According to another reporter who covered the race, Jack Lewis “seemed quite unconscious that he had performed an athletic feat of any merits … he did not show a sign of exhaustion, and had I not seen him in action only a few minutes before I would have found it hard to believe that he was a competitor”.

Jack Lewis then went on to win the Australian 50 mile walk in 1926 held in Sydney with a time of 9 hours, 20 minutes, 24 seconds, which smashed the then Australian record by 49 minutes 16 seconds. In 1928 he achieved further glory by winning the ten hour marathon walk in Victoria – the longest race ever held in Victoria to that point. A fellow competitor later recalled that Jack’s stamina was remarkable and he ended up walking 53 miles, three miles more than the second-placed competitor. By this stage Jack Lewis was widely regarded as the champion long-distance walker of Victoria.

But there was also a life away from sport. Jack Lewis was a forest ranger based near the Warburton Mountains in Victoria. Described as “Jack of the Mountains”, he was reputed to know the area well because he had literally walked over the whole mountain. Lewis was reported at the time to have averaged about 200 miles a week walking whilst on the job. He told one reporter that he measured the life of his boots by distance, not time and reckoned that he got about 3000 miles of each pair. According to Lewis, walking in the bush was the “best medicine”.

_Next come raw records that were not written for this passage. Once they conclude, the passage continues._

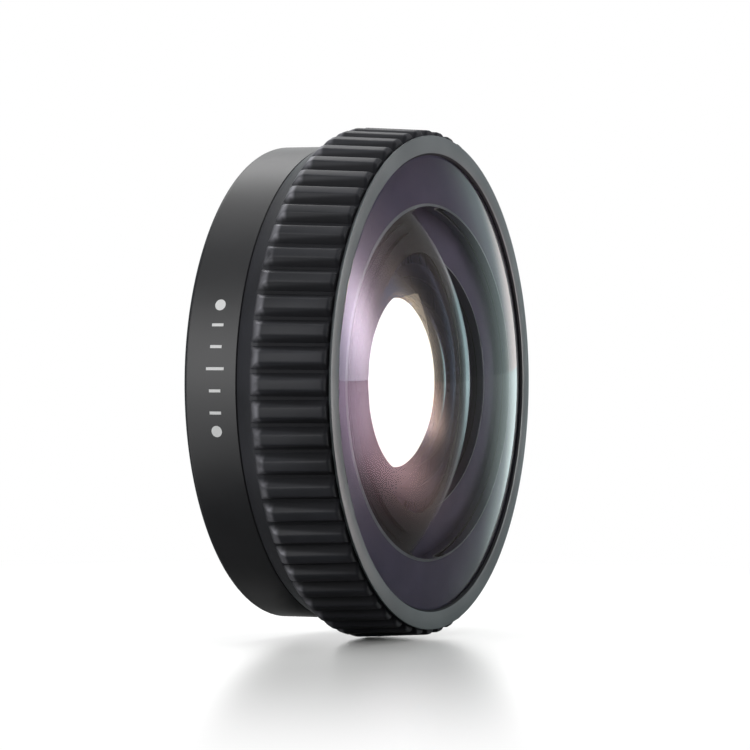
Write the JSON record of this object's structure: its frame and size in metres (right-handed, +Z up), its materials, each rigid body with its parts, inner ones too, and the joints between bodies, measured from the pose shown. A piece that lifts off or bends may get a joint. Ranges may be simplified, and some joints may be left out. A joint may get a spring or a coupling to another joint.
{
  "type": "wide-angle conversion lens",
  "caption": "Round black wide-angle conversion lens with a domed front glass, a ribbed grip ring that turns to lock, and a smooth rear collar.",
  "frame": {"origin": "centre of the rear face that seats on the camera, on the optical axis", "axes": "+Y along the optical axis towards the camera, so the front glass faces -Y; +Z up as the lens stands on its ribbed ring; +X to the right seen from the front"},
  "size_m": [0.046, 0.0182, 0.046],
  "materials": {
    "black_anodised": "satin black anodised",
    "grip_black": "fine-blasted black anodised, ribs cut",
    "bezel_black": "turned and anodised, satin",
    "inner_black": "matt black anodised",
    "coated_glass": "polished, anti-reflection coated",
    "black_rubber": "matt",
    "black_polymer": "smooth slide polymer",
    "black_steel": "blackened screws",
    "mark_paint": "filled paint"
  },
  "bodies": {
    "barrel": {"rear_collar": "black_anodised", "rear_gasket": "black_rubber", "index_dots": "mark_paint", "main_barrel": "inner_black", "damping_ring": "black_rubber", "slide_washer": "black_polymer", "front_bezel": "bezel_black", "front_seal": "black_rubber", "front_element": "coated_glass", "seat_shim": "black_polymer", "second_element": "coated_glass", "crown_element": "coated_glass", "flint_element": "coated_glass", "rear_cell": "inner_black", "cell_screws": "black_steel", "second_retainer": "inner_black", "flare_stop": "inner_black", "rear_retainer": "inner_black", "rear_plate": "inner_black", "plate_screws": "black_steel"},
    "grip": {"grip_ring": "grip_black", "lock_ring": "black_anodised", "drive_screws": "black_steel"}
  },
  "joints": [
    {"name": "twist_lock", "type": "hinge", "parent": "barrel", "child": "grip", "pos_m": [0, -0.01, 0], "axis": [0, 1, 0], "range_deg": [0, 30]}
  ]
}
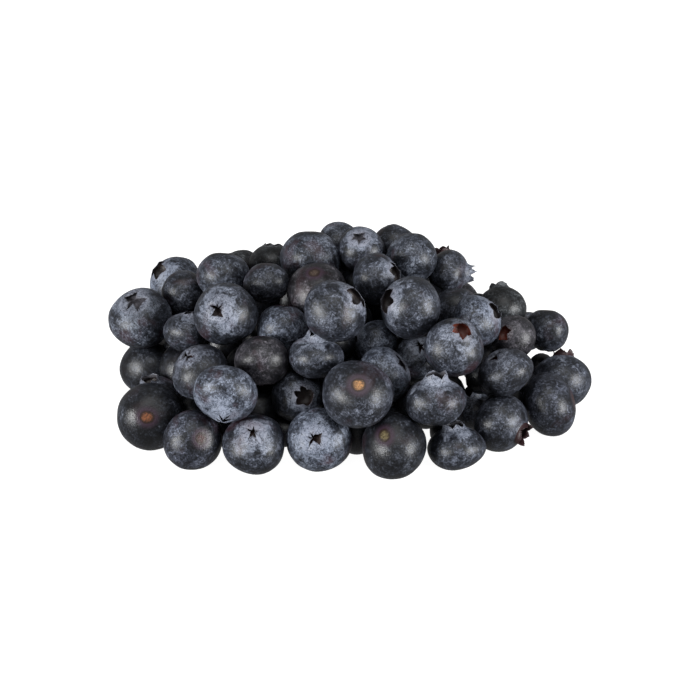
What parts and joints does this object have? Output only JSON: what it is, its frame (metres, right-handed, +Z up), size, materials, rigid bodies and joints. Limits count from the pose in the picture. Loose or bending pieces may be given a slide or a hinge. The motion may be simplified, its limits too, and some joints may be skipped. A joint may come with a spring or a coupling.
{
  "type": "heap of blueberries",
  "caption": "Loose low heap of fresh blueberries lying on a flat surface, dark blue with pale bloom, small star-shaped crowns and stem scars.",
  "frame": {"origin": "a point of the flat underside, below the front part of the heap's middle, on the surface that the heap lies on", "axes": "+X along the heap's width, to the right as seen from the front; +Y from the front to the back; +Z up"},
  "size_m": [0.1342, 0.112, 0.0468],
  "materials": {
    "berry_skin": "waxy bloom over dark skin"
  },
  "bodies": {
    "root": {"berry_heap": "berry_skin"}
  },
  "joints": []
}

Jack Lewis was also a very unassuming fellow and used his local bush knowledge and athletic stamina to fight bush fires and finding and rescuing people who had become lost in the wild. His exploits were well known and he was highly respected. According to one of his contemporaries, Jack Lewis “never considered his own comfort, but at any hour would walk into the heart of the forest on trails unknown to most people to search for some soul who had lost his way”.

In 1931 he was specially commended for his efforts in looking for the missing aircraft, the “Southern Cloud”. The citation by the Melbourne and Metropolitan Board of Works recorded its appreciation at the “hardships endured by Mr Lewis in his self-imposed task, involving a great deal of sacrifice on his part” in searching for the downed aircraft in treacherous mountain country.

As a ranger and bushman, Lewis’ knowledge of botany was almost unparalleled. He collected and exchanged specimens of local timbers and wild flowers with schools throughout the world.

Jack Lewis died on 2 June 1956. It was said of Jack Lewis, the Grecian Runner, that his “courage, resourcefulness, devotion to duty and kindness have earned for him a niche in the hearts of all that no other can hope to fill”.

Perhaps recalling his Kytherian roots, for Kythera is an island made for walkers, Jack Lewis, when interviewed in Melbourne prior to a big race, expressed an uncomplicated view on long distance walking and running which evidently flowed over in to his outlook on life generally:

“When you are fit you are happy. When you are happy you are good. You don’t want to do anything mean. I will be glad to get back to the hills. I do not like the air down here. Sometimes I live weeks by myself in the bush, but I do not mind that. I exercise just the same, and it is fine to be swinging along through the bush with the big gum trees overhead. Doesn’t matter whether you have money or not. You have health and the joy of life. That is everything.”

Ioannis Gerakitis (aka Jack Lewis) was a legendary runner who deserved to go and almost got to the Olympic Games. He was also a great human being – the pride of Kythera - who touched the lives of all those who knew him.


George Vardas





Note: The writer wishes to acknowledge the invaluable assistance and research efforts of Tas Psarakis and Petro Cassimaty of the Australian Hellenic Historical Society (“AHHS”). The numerous newspaper clippings and other archival material provided by the AHHS were obtained from Betty Comino whose assistance is also gratefully acknowledged. A summary of Jack Lewis’ exploits is also contained in Vol. 1 of Hugh Gilchrest’s excellent work, Australians and Greeks (1992, Halstead Press) at page 260.